Can Washington bring itself to do something about Fannie Mae and Freddie Mac?

The Obama administration will take its first stab at this vexing question Tuesday. Treasury’s Conference on the Future of Housing Finance will bring together bankers, investors, housing experts and policymakers in search of a fix for the government-sponsored mortgage investors, which have consumed nearly $150 billion of taxpayer support since their September 2008 takeover.



Financing fix needed

Fannie and Freddie don’t make loans, but they guarantee mortgage loans made by others and purchase some loans for their own portfolios. They extend credit to homebuyers by making financing available to lenders, and keep mortgage markets liquid by making mortgage purchases.

By extending credit with an implicit government guarantee, the companies create huge risks to taxpayers, as we have seen. But to make changes now, at a time when the economy appears on the verge of another damaging downturn, is to risk pulling the rug out from under an already unsteady recovery.

So what to do?

Fannie and Freddie “are quite profoundly broken,” says Raj Date of the Cambridge Winter Center. “But no one wants to disrupt the only thing that’s working right now in the mortgage market.”

And as usual, there is little agreement over what shape a cure should take. Treasury Secretary Tim Geithner has said he believes there is a “strong economic and public policy case” for retaining a government guarantee of mortgage lending under the right circumstances. Pimco’s Bill Gross says he wouldn’t buy the companies’ debt without one.

But the Republicans in the House insist the companies simply should be privatized, however unrealistic that is. And whatever the destination, no one seems to know how to get from here to there.

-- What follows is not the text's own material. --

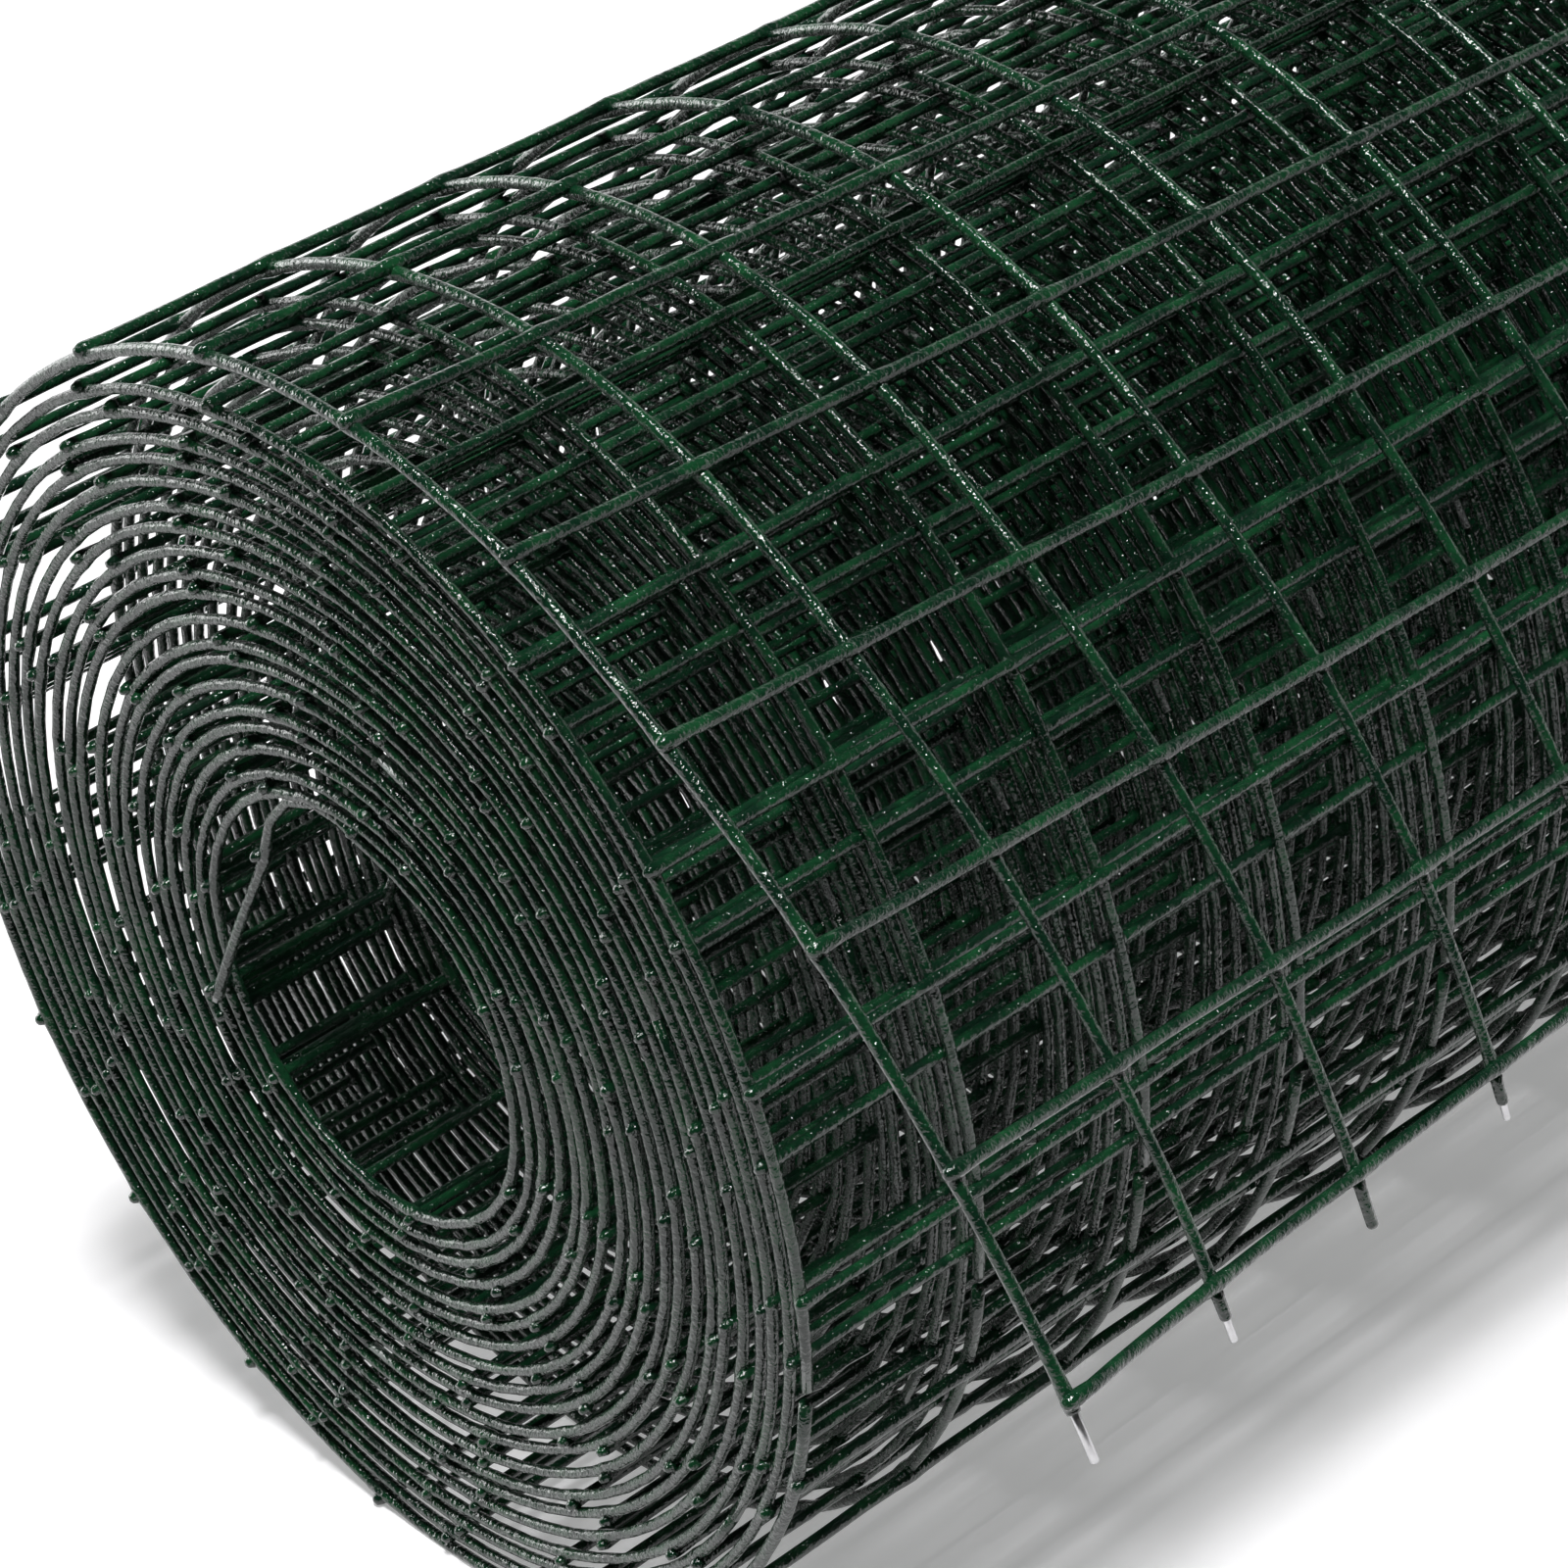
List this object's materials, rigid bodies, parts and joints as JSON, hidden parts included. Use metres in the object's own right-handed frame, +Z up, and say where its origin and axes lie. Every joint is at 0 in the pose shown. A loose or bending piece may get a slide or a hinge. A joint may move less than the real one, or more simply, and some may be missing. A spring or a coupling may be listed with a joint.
{
  "type": "roll of wire fencing",
  "caption": "Roll of square-mesh welded wire fencing with a green plastic coating, lying on its side with its outer end sprung loose.",
  "frame": {"origin": "centre of the part's plan outline, on the floor it lies on", "axes": "+X along the roll from the end where the loose turn stands off, +Z up, -Y towards the side where the loose end hangs"},
  "size_m": [0.5124, 0.1924, 0.1597],
  "materials": {
    "green_coating": "gloss plastic coating on steel wire"
  },
  "bodies": {
    "root": {"fencing_roll": "green_coating"}
  },
  "joints": []
}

In the meantime, the companies loom large in the debt markets, just as they did in 2008 when the government took them over. Fannie and Freddie have guaranteed $5 trillion or so of mortgages. The companies’ bonds now reside in banks and insurance companies all over the country, as well as at the Federal Reserve and overseas.

Foreigners held $1.28 trillion of agency debt at the end of the first quarter, Fed data show. That’s down from $1.58 trillion at the peak of the debt bubble in 2007, but still gives U.S. trading partners a substantial stake in the outcome of this debate.

With any luck, Tuesday’s discussions will shed some light on the steps the government might take next, and offer some signs that politicians on both sides of the aisle are taking the issue more seriously. If not, the housing mess will only get more unruly.

“If the debate about mortgage finance’s future cannot be raised above the level of a partisan turkey shoot, the prospects for any meaningful change are likely to be dim,” former Fannie Mae executive Barry Zigas wrote on his blog.